[Begin]
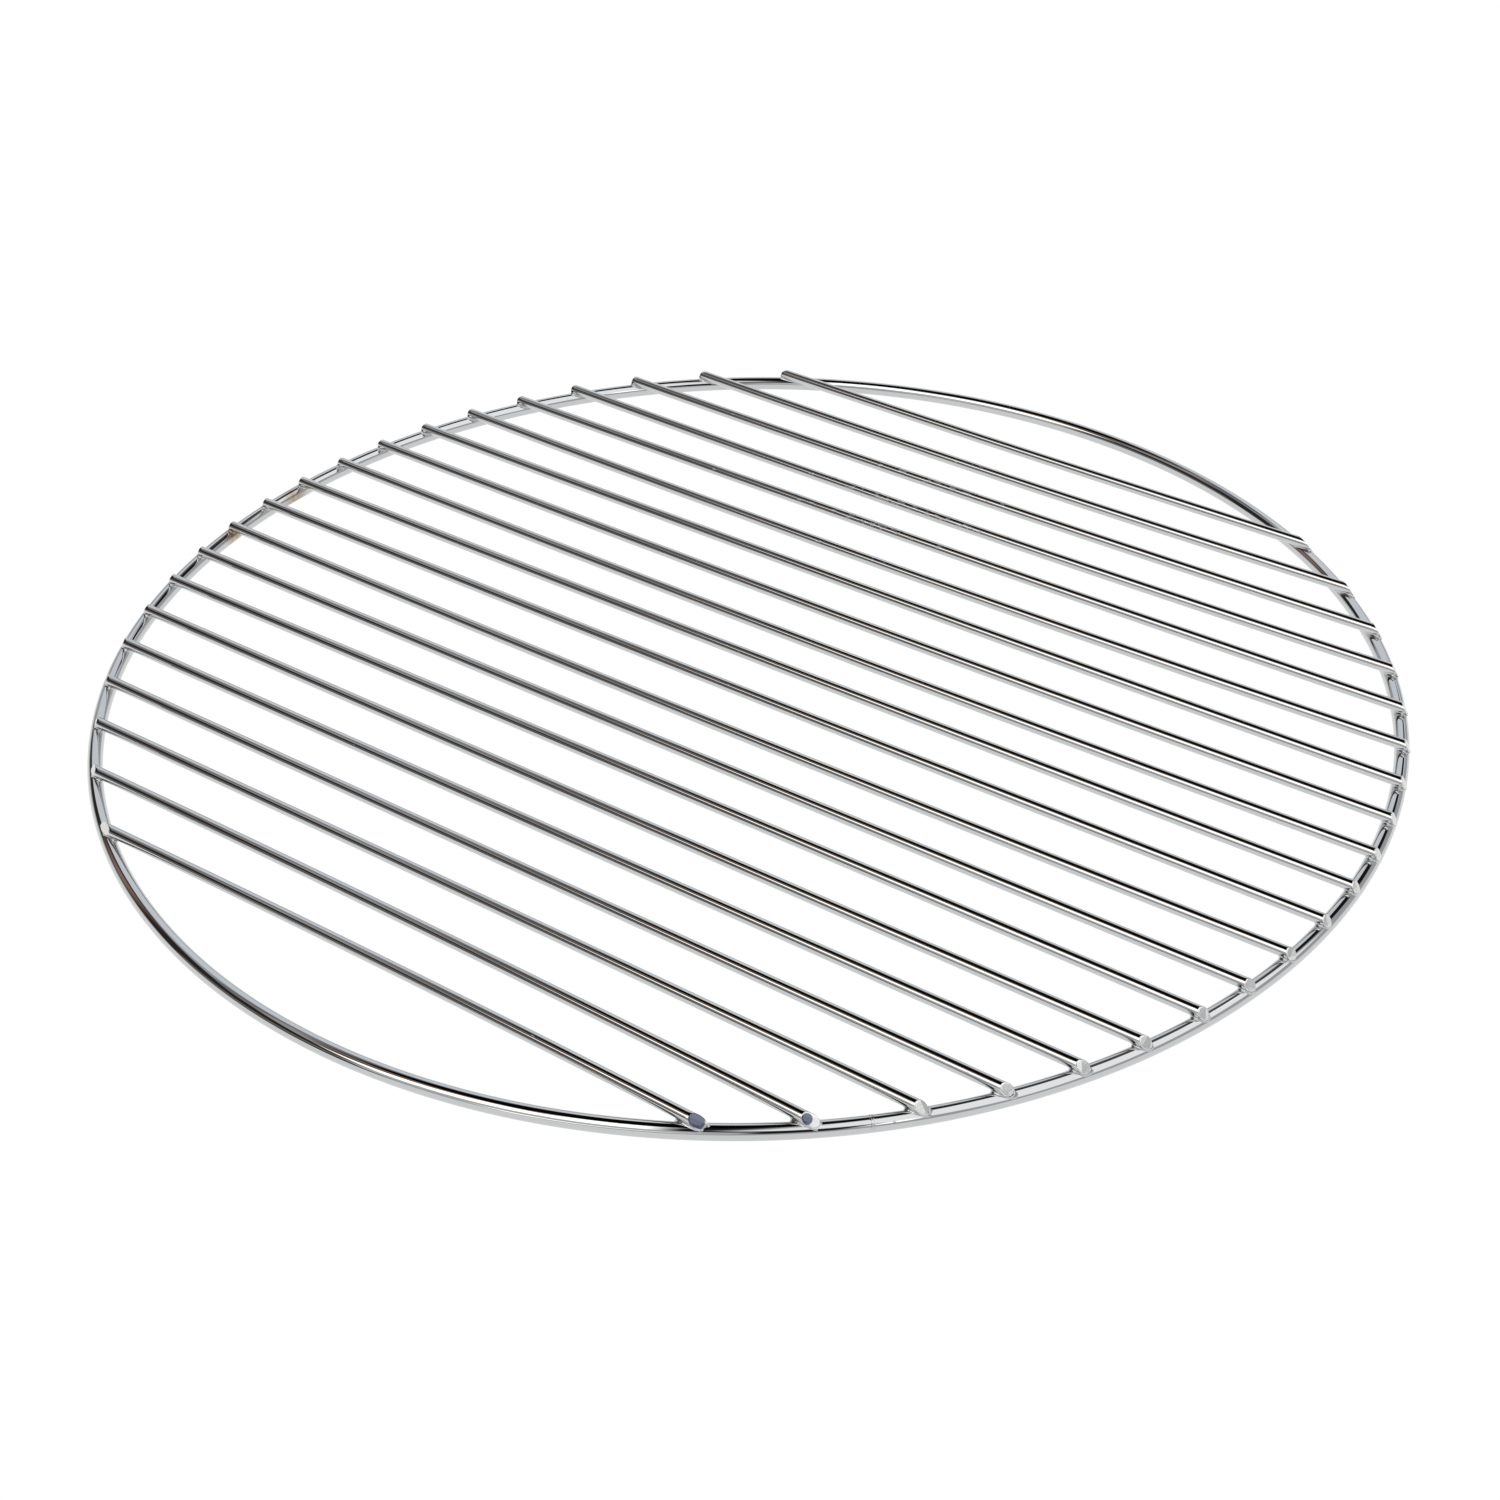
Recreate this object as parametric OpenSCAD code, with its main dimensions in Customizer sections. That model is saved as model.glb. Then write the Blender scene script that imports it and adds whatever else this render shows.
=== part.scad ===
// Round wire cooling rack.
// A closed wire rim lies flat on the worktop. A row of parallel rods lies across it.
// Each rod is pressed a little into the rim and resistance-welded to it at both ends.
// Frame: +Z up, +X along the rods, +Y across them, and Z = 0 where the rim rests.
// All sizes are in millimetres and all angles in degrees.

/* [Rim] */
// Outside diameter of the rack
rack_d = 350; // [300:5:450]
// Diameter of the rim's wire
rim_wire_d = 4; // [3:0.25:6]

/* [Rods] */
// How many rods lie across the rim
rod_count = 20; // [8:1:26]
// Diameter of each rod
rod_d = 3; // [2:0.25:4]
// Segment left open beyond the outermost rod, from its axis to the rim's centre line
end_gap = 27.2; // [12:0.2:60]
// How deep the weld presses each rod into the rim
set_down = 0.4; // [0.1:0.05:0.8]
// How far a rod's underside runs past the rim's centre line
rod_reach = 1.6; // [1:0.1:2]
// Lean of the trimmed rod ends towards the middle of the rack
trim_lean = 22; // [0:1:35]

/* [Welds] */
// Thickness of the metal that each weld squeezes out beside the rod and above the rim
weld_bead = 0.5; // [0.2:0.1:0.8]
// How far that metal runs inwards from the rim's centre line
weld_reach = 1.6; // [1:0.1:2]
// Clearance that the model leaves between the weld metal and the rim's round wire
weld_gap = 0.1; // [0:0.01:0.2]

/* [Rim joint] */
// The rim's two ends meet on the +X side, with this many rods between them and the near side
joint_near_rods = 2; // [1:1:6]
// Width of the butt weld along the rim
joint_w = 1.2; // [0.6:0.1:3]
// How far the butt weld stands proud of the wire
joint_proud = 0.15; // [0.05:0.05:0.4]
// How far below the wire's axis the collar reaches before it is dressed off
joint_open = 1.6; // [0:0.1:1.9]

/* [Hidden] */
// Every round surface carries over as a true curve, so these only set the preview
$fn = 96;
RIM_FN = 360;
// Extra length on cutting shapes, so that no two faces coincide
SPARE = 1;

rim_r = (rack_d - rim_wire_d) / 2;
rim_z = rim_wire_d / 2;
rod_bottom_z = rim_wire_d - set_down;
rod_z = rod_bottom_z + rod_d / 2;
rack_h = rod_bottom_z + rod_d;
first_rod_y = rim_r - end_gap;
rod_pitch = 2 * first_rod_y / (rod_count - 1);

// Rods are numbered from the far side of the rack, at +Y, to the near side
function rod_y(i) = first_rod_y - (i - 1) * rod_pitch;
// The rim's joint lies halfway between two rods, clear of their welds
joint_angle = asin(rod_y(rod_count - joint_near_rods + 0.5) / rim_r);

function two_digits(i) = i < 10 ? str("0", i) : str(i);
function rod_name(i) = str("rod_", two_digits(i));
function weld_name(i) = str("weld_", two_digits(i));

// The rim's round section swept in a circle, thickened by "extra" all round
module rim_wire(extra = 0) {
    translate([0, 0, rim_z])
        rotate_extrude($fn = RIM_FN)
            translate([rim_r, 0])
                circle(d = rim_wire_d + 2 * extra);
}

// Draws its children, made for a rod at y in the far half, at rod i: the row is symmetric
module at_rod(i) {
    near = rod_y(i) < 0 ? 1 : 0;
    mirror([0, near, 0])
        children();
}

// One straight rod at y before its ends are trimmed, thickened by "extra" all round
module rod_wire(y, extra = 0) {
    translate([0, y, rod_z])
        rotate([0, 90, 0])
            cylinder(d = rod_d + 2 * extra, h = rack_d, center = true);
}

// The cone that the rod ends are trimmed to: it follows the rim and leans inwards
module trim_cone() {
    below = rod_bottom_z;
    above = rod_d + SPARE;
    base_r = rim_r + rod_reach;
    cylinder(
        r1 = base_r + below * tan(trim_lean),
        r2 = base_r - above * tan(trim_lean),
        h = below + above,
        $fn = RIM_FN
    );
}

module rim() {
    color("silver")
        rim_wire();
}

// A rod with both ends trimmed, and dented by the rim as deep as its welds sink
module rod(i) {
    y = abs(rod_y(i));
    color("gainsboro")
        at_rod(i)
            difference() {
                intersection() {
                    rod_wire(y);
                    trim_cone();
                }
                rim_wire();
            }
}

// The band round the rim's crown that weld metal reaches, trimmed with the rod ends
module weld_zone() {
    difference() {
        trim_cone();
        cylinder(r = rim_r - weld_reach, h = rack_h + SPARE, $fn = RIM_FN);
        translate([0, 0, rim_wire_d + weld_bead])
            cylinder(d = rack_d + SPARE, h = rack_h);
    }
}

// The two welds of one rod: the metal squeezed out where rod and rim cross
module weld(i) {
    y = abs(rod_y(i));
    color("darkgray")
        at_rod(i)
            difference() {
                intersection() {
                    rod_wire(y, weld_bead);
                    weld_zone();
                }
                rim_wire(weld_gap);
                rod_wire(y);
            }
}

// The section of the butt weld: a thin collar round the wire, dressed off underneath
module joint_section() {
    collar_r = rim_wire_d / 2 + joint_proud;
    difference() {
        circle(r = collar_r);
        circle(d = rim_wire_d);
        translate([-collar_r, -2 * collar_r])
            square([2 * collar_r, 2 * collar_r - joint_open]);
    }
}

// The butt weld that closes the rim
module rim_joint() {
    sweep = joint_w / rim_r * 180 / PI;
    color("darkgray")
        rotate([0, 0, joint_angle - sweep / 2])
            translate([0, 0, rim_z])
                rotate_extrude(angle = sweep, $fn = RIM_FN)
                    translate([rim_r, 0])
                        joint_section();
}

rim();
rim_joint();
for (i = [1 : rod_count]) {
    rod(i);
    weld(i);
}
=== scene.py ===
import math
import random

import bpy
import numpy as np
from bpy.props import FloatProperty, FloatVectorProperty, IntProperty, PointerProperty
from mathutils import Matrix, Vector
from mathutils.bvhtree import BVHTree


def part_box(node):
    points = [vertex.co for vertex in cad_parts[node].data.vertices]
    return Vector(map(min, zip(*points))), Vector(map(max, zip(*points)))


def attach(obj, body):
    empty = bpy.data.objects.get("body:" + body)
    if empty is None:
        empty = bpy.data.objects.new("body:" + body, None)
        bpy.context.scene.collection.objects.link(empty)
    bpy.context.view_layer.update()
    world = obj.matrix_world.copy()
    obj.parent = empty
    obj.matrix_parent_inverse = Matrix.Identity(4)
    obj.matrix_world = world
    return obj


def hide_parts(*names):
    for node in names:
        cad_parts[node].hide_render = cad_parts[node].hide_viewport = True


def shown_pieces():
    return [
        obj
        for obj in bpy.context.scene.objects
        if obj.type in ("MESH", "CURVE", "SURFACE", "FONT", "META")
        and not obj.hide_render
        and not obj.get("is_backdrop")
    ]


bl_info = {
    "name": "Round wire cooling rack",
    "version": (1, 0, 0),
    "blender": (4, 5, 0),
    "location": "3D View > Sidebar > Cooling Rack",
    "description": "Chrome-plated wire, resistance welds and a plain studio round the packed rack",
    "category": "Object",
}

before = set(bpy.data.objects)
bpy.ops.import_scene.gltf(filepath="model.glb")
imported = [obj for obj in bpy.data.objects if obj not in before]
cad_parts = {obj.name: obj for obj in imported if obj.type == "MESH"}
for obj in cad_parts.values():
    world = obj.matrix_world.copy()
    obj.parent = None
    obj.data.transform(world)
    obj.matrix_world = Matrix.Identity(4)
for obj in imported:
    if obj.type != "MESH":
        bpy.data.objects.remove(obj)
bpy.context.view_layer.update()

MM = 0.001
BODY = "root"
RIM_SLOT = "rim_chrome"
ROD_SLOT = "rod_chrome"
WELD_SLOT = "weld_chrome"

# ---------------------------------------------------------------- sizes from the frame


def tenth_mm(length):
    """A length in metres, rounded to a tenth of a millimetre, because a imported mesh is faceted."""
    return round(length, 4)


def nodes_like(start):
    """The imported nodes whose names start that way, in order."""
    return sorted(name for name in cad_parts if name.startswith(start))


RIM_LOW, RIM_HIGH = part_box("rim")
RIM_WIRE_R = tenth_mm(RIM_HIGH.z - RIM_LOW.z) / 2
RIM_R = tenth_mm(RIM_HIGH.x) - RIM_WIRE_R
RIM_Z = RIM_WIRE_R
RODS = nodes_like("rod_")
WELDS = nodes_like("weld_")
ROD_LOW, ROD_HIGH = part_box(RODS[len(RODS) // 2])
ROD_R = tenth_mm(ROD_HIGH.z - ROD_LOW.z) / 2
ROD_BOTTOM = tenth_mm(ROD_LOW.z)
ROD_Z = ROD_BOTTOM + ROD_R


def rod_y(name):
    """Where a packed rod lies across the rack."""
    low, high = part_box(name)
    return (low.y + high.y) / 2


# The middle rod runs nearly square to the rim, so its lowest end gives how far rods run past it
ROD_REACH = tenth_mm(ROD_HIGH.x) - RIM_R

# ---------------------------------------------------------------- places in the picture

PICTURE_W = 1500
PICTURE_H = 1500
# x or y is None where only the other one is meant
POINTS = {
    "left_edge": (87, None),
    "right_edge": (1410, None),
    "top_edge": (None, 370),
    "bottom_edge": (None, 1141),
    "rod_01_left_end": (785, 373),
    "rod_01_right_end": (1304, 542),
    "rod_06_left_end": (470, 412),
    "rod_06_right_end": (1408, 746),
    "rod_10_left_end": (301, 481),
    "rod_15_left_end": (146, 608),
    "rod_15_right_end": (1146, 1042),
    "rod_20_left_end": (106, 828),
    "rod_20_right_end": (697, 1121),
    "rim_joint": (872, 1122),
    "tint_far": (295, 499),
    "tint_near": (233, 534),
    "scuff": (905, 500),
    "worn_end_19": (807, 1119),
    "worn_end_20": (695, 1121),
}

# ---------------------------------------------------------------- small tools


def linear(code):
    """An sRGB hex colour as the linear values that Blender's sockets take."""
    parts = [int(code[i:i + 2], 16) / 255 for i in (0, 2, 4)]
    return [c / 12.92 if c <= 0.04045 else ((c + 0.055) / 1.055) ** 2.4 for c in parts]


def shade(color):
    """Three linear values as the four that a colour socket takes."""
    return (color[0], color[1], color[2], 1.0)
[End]
- **Exercise aim**
Reproduce word for word the material above, beginning with the line that contains "closes the rim" and ending with the line that contains "and not obj.hide_render".

- **Reply**
// The butt weld that closes the rim
module rim_joint() {
    sweep = joint_w / rim_r * 180 / PI;
    color("darkgray")
        rotate([0, 0, joint_angle - sweep / 2])
            translate([0, 0, rim_z])
                rotate_extrude(angle = sweep, $fn = RIM_FN)
                    translate([rim_r, 0])
                        joint_section();
}

rim();
rim_joint();
for (i = [1 : rod_count]) {
    rod(i);
    weld(i);
}
=== scene.py ===
import math
import random

import bpy
import numpy as np
from bpy.props import FloatProperty, FloatVectorProperty, IntProperty, PointerProperty
from mathutils import Matrix, Vector
from mathutils.bvhtree import BVHTree


def part_box(node):
    points = [vertex.co for vertex in cad_parts[node].data.vertices]
    return Vector(map(min, zip(*points))), Vector(map(max, zip(*points)))


def attach(obj, body):
    empty = bpy.data.objects.get("body:" + body)
    if empty is None:
        empty = bpy.data.objects.new("body:" + body, None)
        bpy.context.scene.collection.objects.link(empty)
    bpy.context.view_layer.update()
    world = obj.matrix_world.copy()
    obj.parent = empty
    obj.matrix_parent_inverse = Matrix.Identity(4)
    obj.matrix_world = world
    return obj


def hide_parts(*names):
    for node in names:
        cad_parts[node].hide_render = cad_parts[node].hide_viewport = True


def shown_pieces():
    return [
        obj
        for obj in bpy.context.scene.objects
        if obj.type in ("MESH", "CURVE", "SURFACE", "FONT", "META")
        and not obj.hide_render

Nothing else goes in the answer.